Work to do: Identify all lines below that hold "with" and collect them.

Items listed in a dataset
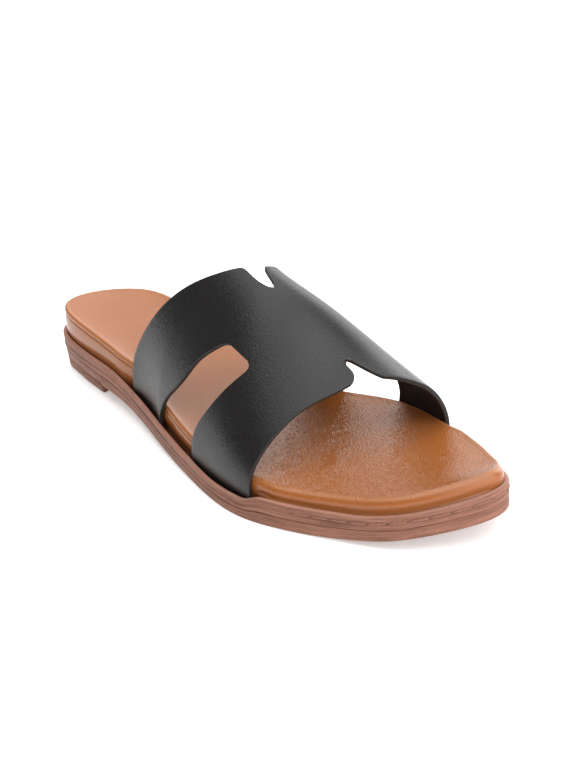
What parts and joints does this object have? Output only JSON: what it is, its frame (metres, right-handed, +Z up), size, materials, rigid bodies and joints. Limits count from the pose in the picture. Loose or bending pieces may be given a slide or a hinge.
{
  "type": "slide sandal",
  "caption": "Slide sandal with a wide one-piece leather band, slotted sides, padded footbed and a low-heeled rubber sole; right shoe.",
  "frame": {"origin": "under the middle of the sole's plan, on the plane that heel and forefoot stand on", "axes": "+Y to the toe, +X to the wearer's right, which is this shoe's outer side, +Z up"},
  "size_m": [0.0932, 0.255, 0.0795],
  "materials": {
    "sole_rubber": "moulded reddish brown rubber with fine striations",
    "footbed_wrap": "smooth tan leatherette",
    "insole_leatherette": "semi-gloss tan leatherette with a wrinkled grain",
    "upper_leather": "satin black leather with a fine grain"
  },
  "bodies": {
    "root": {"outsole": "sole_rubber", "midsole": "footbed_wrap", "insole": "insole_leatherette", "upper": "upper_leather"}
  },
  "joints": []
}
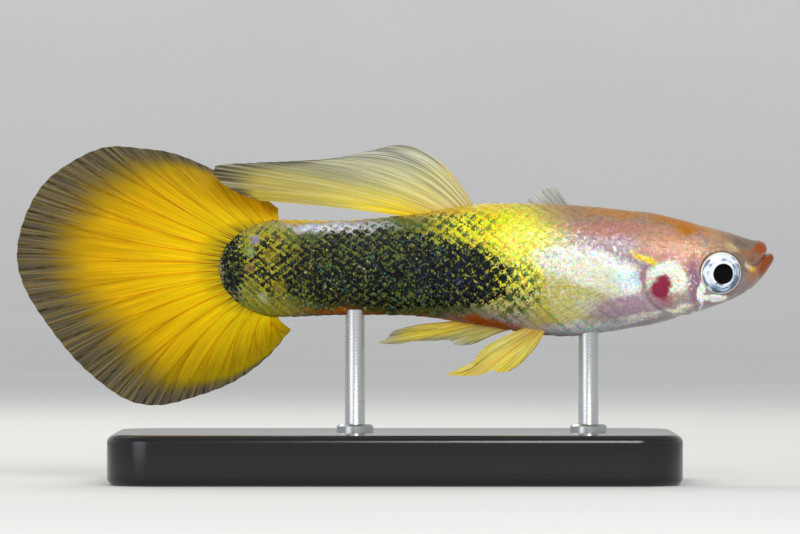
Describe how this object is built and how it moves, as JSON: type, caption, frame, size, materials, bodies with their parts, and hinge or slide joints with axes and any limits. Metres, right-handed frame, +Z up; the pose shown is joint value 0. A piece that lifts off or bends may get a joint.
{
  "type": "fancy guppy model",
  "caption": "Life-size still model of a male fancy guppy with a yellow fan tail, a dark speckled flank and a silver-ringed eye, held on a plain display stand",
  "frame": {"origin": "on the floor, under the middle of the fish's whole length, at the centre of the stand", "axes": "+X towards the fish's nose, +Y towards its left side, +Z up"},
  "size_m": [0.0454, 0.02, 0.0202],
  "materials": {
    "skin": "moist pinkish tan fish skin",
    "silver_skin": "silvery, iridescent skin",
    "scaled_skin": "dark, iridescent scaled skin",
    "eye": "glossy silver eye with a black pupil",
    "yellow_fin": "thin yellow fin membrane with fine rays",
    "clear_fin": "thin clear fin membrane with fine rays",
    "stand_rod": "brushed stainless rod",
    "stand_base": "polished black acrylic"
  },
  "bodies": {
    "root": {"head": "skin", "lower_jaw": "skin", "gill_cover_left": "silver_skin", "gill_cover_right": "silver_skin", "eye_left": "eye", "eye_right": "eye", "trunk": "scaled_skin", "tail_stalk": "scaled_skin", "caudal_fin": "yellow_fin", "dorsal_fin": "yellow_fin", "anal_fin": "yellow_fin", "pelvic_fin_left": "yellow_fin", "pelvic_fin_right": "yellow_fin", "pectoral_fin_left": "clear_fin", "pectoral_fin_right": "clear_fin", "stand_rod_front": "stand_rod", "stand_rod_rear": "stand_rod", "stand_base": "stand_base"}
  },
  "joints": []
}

---

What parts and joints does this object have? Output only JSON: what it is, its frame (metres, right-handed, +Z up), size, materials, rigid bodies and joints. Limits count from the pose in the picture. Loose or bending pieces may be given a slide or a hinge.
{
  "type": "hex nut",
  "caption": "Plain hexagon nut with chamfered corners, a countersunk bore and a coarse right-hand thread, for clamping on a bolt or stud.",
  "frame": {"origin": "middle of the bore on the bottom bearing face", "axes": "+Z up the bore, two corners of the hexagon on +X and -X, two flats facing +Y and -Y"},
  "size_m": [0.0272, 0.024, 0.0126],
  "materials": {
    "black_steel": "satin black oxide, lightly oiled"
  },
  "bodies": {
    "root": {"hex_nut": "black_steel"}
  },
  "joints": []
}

Full solution:
  "caption": "Slide sandal with a wide one-piece leather band, slotted sides, padded footbed and a low-heeled rubber sole; right shoe.",
    "sole_rubber": "moulded reddish brown rubber with fine striations",
    "insole_leatherette": "semi-gloss tan leatherette with a wrinkled grain",
    "upper_leather": "satin black leather with a fine grain"
Describe how this object is built and how it moves, as JSON: type, caption, frame, size, materials, bodies with their parts, and hinge or slide joints with axes and any limits. Metres, right-handed frame, +Z up; the pose shown is joint value 0. A piece that lifts off or bends may get a joint.
  "caption": "Life-size still model of a male fancy guppy with a yellow fan tail, a dark speckled flank and a silver-ringed eye, held on a plain display stand",
    "eye": "glossy silver eye with a black pupil",
    "yellow_fin": "thin yellow fin membrane with fine rays",
    "clear_fin": "thin clear fin membrane with fine rays",
  "caption": "Plain hexagon nut with chamfered corners, a countersunk bore and a coarse right-hand thread, for clamping on a bolt or stud.",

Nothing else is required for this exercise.